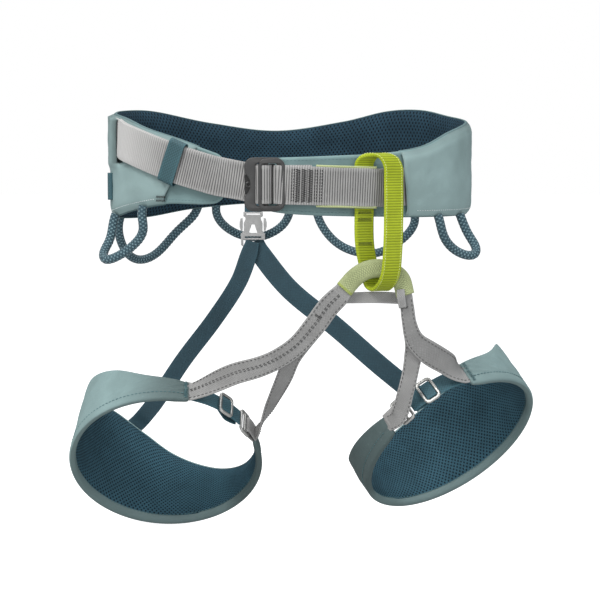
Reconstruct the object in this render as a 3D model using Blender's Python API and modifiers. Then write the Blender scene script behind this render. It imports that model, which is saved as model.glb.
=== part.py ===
"""Climbing sit harness: waist belt, belay loop, bridge and two leg loops.

Frame: origin at the centre of the waist ring at belt mid height, +X to the wearer's left,
-Y to the front (buckle and belay loop), +Z up. Dimensions below are in millimetres.
"""
import math

import bmesh
import bpy
from mathutils import Matrix, Vector

MM = 0.001

# ---- waist ring ----------------------------------------------------------------------
RING_A = 158.0            # inner half width of the belt along X
RING_B = 102.0            # inner half depth of the belt along Y
LINING_MID = 1.1          # distance of each layer's middle outside the inner ellipse
LINING_T = 2.2
FOAM_MID = 5.0
FOAM_T = 5.0
BASE_MID = 8.2
BASE_T = 0.8
WEB_MID = 10.0            # structural webbing inside the belt
WEB_T = 1.6
SHELL_MID = 11.9
SHELL_T = 1.0
LOAD_MID = 14.6           # load strap outside the shell
TAIL_MID = 17.0           # tail on top of the load strap
TIE_MID = 17.6            # tie-in strap, clear of the tongue
STRAP_W = 38.0
BELT_START = -9.0         # tongue tips, degrees round the ring from the front
BELT_END = 340.0
PAD_START = 12.0
PAD_END = 326.0
SHELL_START = 36.5
SHELL_END = 320.0
SHELL_SLANT = 14.0        # degrees the shell edge leans from bottom to top at the right front
BACK_HALF = 3.0           # half angle of the flat facet at the back
BELT_TOP = [(-9, 14.5), (12, 16.5), (30, 18.5), (46, 23.5), (62, 36), (82, 43), (113, 48.5),
            (130, 54), (145, 52.5), (162, 42), (185, 33), (208, 40.5), (234, 52.7),
            (255, 54), (275, 52), (293, 48.5), (308, 39.5), (322, 31), (335, 20), (340, 15)]
BELT_BOTTOM = [(-9, -32), (0, -35.5), (20, -38), (60, -40.5), (90, -41.5), (112, -44),
               (135, -48.5), (165, -44), (190, -38), (215, -42), (240, -48.5), (280, -43),
               (300, -35), (318, -28), (335, -27), (340, -22)]
TIP_ROUND = 3.5           # degrees over which a tongue tip rounds off
SLOT_REAR = 274.0         # slot in the shell where the load strap comes out
SLOT_FRONT = 277.5
LIP_START = 263.0
LIP_LIFT = 5.7
SLOT_LOW = 0.54           # slot height, as fractions of the shell's height
SLOT_HIGH = 0.965

# ---- buckle --------------------------------------------------------------------------
BUCKLE_Y = -120.0
BUCKLE_T = 3.0
STRAP_MID_Z = -8.5

# ---- leg loops -----------------------------------------------------------------------
LEG_R = 91.0
PAD_ARC = 303.0
PAD_WIDTH = [(0, 24), (26, 33), (50, 54), (75, 72), (100, 85), (125, 93), (150, 94),
             (175, 84), (195, 72), (215, 58), (235, 45), (255, 35), (275, 28), (303, 19)]
PAD_WIDTH_RIGHT = [(0, 24), (26, 33), (50, 54), (75, 72), (100, 87), (125, 100), (150, 108),
                   (175, 98), (195, 80), (215, 63), (235, 47), (255, 35), (275, 28), (303, 19)]
PAD_FOOT = 3.6            # the edge binding takes the first part of the width
LEG_SHELL_IN = 0.4        # layer middles measured inward from the outer radius
LEG_SHELL_T = 0.8
LEG_FOAM_IN = 2.9
LEG_FOAM_T = 3.5
LEG_LINING_IN = 5.8
LEG_LINING_T = 1.4
BINDING_R = 3.0
LEG_RIGHT = {"centre": (-118.7, -20.0, -276.0), "normal": (0.0, 0.78, 0.626),
             "start": 74.0, "turn": 1.0, "lean": 0.13, "width": PAD_WIDTH_RIGHT}
LEG_LEFT = {"centre": (150.7, -20.0, -257.9), "normal": (-0.461, 0.601, 0.652),
            "start": 105.0, "turn": -1.0, "lean": 0.0, "width": PAD_WIDTH}

# ---- small straps --------------------------------------------------------------------
KEEP_ANGLE = 321.0        # keeper: place round the ring, height, slope and size of the band
KEEP_Z = 9.3
KEEP_SLOPE = 19.0
KEEP_WIDTH = 11.5
KEEP_HALF = 23.5
KEEP_T = 0.5
CORD_R = 4.2
RISER_W = 20.0
RISER_T = 1.3
LOOP_W = 18.0             # belay loop
LOOP_T = 2.8
LEG_WEB_T = 1.8
LINK_ARC = -56.0          # gap between the two ends of a leg pad, degrees
LINK_BOW = 9.0

# ---- rear clip -----------------------------------------------------------------------
CLIP_X = -38.0
CLIP_Y = 99.0
CLIP_Z = -60.5
ARM_SIDE = 11.7

# ---- frame ---------------------------------------------------------------------------
# every size above is measured from the middle of the waist ring; the frame's origin is
# the middle of the whole harness's box
BOX_MIDDLE = (10.9, -0.4, -146.5)

for old in list(bpy.data.objects):
    bpy.data.objects.remove(old, do_unlink=True)

root_collection = bpy.data.collections.new("climbing_harness")
cutter_collection = bpy.data.collections.new("cutters")
bpy.context.scene.collection.children.link(root_collection)
bpy.context.scene.collection.children.link(cutter_collection)
cutter_collection.hide_render = True


def material(name, colour, roughness, metallic=0.0):
    mat = bpy.data.materials.new(name)
    mat.use_nodes = True
    shader = mat.node_tree.nodes["Principled BSDF"]
    shader.inputs["Base Color"].default_value = (*colour, 1.0)
    shader.inputs["Roughness"].default_value = roughness
    shader.inputs["Metallic"].default_value = metallic
    return mat


SHELL_TEAL = (0.20, 0.33, 0.34)
MESH_TEAL = (0.05, 0.13, 0.16)
WEB_GREY = (0.36, 0.36, 0.35)
DARK_METAL = (0.08, 0.09, 0.10)
LIGHT_METAL = (0.55, 0.56, 0.55)
LIME = (0.55, 0.68, 0.05)
PALE_LIME = (0.55, 0.66, 0.30)
RISER_TEAL = (0.06, 0.17, 0.20)
FOAM_GREY = (0.30, 0.31, 0.32)


def finish(obj, mat):
    obj.data.materials.append(mat)
    for coll in list(obj.users_collection):
        coll.objects.unlink(obj)
    root_collection.objects.link(obj)
    return obj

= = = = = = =

**Task goal**
Write every line of the material above again, exactly.

**Finished task**
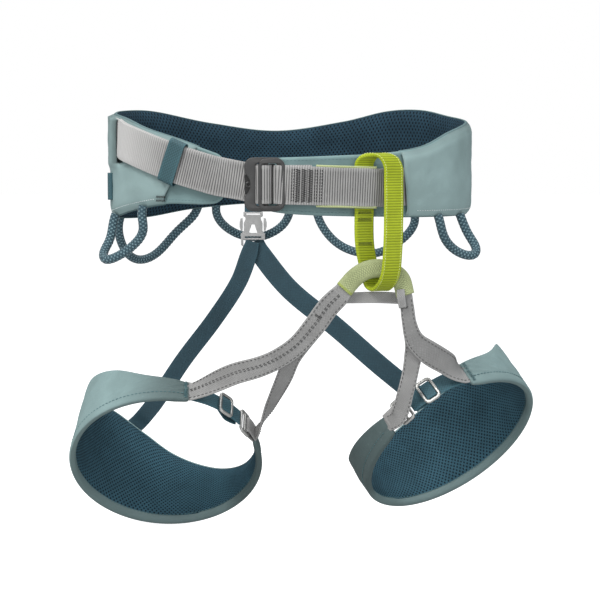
Reconstruct the object in this render as a 3D model using Blender's Python API and modifiers. Then write the Blender scene script behind this render. It imports that model, which is saved as model.glb.
=== part.py ===
"""Climbing sit harness: waist belt, belay loop, bridge and two leg loops.

Frame: origin at the centre of the waist ring at belt mid height, +X to the wearer's left,
-Y to the front (buckle and belay loop), +Z up. Dimensions below are in millimetres.
"""
import math

import bmesh
import bpy
from mathutils import Matrix, Vector

MM = 0.001

# ---- waist ring ----------------------------------------------------------------------
RING_A = 158.0            # inner half width of the belt along X
RING_B = 102.0            # inner half depth of the belt along Y
LINING_MID = 1.1          # distance of each layer's middle outside the inner ellipse
LINING_T = 2.2
FOAM_MID = 5.0
FOAM_T = 5.0
BASE_MID = 8.2
BASE_T = 0.8
WEB_MID = 10.0            # structural webbing inside the belt
WEB_T = 1.6
SHELL_MID = 11.9
SHELL_T = 1.0
LOAD_MID = 14.6           # load strap outside the shell
TAIL_MID = 17.0           # tail on top of the load strap
TIE_MID = 17.6            # tie-in strap, clear of the tongue
STRAP_W = 38.0
BELT_START = -9.0         # tongue tips, degrees round the ring from the front
BELT_END = 340.0
PAD_START = 12.0
PAD_END = 326.0
SHELL_START = 36.5
SHELL_END = 320.0
SHELL_SLANT = 14.0        # degrees the shell edge leans from bottom to top at the right front
BACK_HALF = 3.0           # half angle of the flat facet at the back
BELT_TOP = [(-9, 14.5), (12, 16.5), (30, 18.5), (46, 23.5), (62, 36), (82, 43), (113, 48.5),
            (130, 54), (145, 52.5), (162, 42), (185, 33), (208, 40.5), (234, 52.7),
            (255, 54), (275, 52), (293, 48.5), (308, 39.5), (322, 31), (335, 20), (340, 15)]
BELT_BOTTOM = [(-9, -32), (0, -35.5), (20, -38), (60, -40.5), (90, -41.5), (112, -44),
               (135, -48.5), (165, -44), (190, -38), (215, -42), (240, -48.5), (280, -43),
               (300, -35), (318, -28), (335, -27), (340, -22)]
TIP_ROUND = 3.5           # degrees over which a tongue tip rounds off
SLOT_REAR = 274.0         # slot in the shell where the load strap comes out
SLOT_FRONT = 277.5
LIP_START = 263.0
LIP_LIFT = 5.7
SLOT_LOW = 0.54           # slot height, as fractions of the shell's height
SLOT_HIGH = 0.965

# ---- buckle --------------------------------------------------------------------------
BUCKLE_Y = -120.0
BUCKLE_T = 3.0
STRAP_MID_Z = -8.5

# ---- leg loops -----------------------------------------------------------------------
LEG_R = 91.0
PAD_ARC = 303.0
PAD_WIDTH = [(0, 24), (26, 33), (50, 54), (75, 72), (100, 85), (125, 93), (150, 94),
             (175, 84), (195, 72), (215, 58), (235, 45), (255, 35), (275, 28), (303, 19)]
PAD_WIDTH_RIGHT = [(0, 24), (26, 33), (50, 54), (75, 72), (100, 87), (125, 100), (150, 108),
                   (175, 98), (195, 80), (215, 63), (235, 47), (255, 35), (275, 28), (303, 19)]
PAD_FOOT = 3.6            # the edge binding takes the first part of the width
LEG_SHELL_IN = 0.4        # layer middles measured inward from the outer radius
LEG_SHELL_T = 0.8
LEG_FOAM_IN = 2.9
LEG_FOAM_T = 3.5
LEG_LINING_IN = 5.8
LEG_LINING_T = 1.4
BINDING_R = 3.0
LEG_RIGHT = {"centre": (-118.7, -20.0, -276.0), "normal": (0.0, 0.78, 0.626),
             "start": 74.0, "turn": 1.0, "lean": 0.13, "width": PAD_WIDTH_RIGHT}
LEG_LEFT = {"centre": (150.7, -20.0, -257.9), "normal": (-0.461, 0.601, 0.652),
            "start": 105.0, "turn": -1.0, "lean": 0.0, "width": PAD_WIDTH}

# ---- small straps --------------------------------------------------------------------
KEEP_ANGLE = 321.0        # keeper: place round the ring, height, slope and size of the band
KEEP_Z = 9.3
KEEP_SLOPE = 19.0
KEEP_WIDTH = 11.5
KEEP_HALF = 23.5
KEEP_T = 0.5
CORD_R = 4.2
RISER_W = 20.0
RISER_T = 1.3
LOOP_W = 18.0             # belay loop
LOOP_T = 2.8
LEG_WEB_T = 1.8
LINK_ARC = -56.0          # gap between the two ends of a leg pad, degrees
LINK_BOW = 9.0

# ---- rear clip -----------------------------------------------------------------------
CLIP_X = -38.0
CLIP_Y = 99.0
CLIP_Z = -60.5
ARM_SIDE = 11.7

# ---- frame ---------------------------------------------------------------------------
# every size above is measured from the middle of the waist ring; the frame's origin is
# the middle of the whole harness's box
BOX_MIDDLE = (10.9, -0.4, -146.5)

for old in list(bpy.data.objects):
    bpy.data.objects.remove(old, do_unlink=True)

root_collection = bpy.data.collections.new("climbing_harness")
cutter_collection = bpy.data.collections.new("cutters")
bpy.context.scene.collection.children.link(root_collection)
bpy.context.scene.collection.children.link(cutter_collection)
cutter_collection.hide_render = True


def material(name, colour, roughness, metallic=0.0):
    mat = bpy.data.materials.new(name)
    mat.use_nodes = True
    shader = mat.node_tree.nodes["Principled BSDF"]
    shader.inputs["Base Color"].default_value = (*colour, 1.0)
    shader.inputs["Roughness"].default_value = roughness
    shader.inputs["Metallic"].default_value = metallic
    return mat


SHELL_TEAL = (0.20, 0.33, 0.34)
MESH_TEAL = (0.05, 0.13, 0.16)
WEB_GREY = (0.36, 0.36, 0.35)
DARK_METAL = (0.08, 0.09, 0.10)
LIGHT_METAL = (0.55, 0.56, 0.55)
LIME = (0.55, 0.68, 0.05)
PALE_LIME = (0.55, 0.66, 0.30)
RISER_TEAL = (0.06, 0.17, 0.20)
FOAM_GREY = (0.30, 0.31, 0.32)


def finish(obj, mat):
    obj.data.materials.append(mat)
    for coll in list(obj.users_collection):
        coll.objects.unlink(obj)
    root_collection.objects.link(obj)
    return obj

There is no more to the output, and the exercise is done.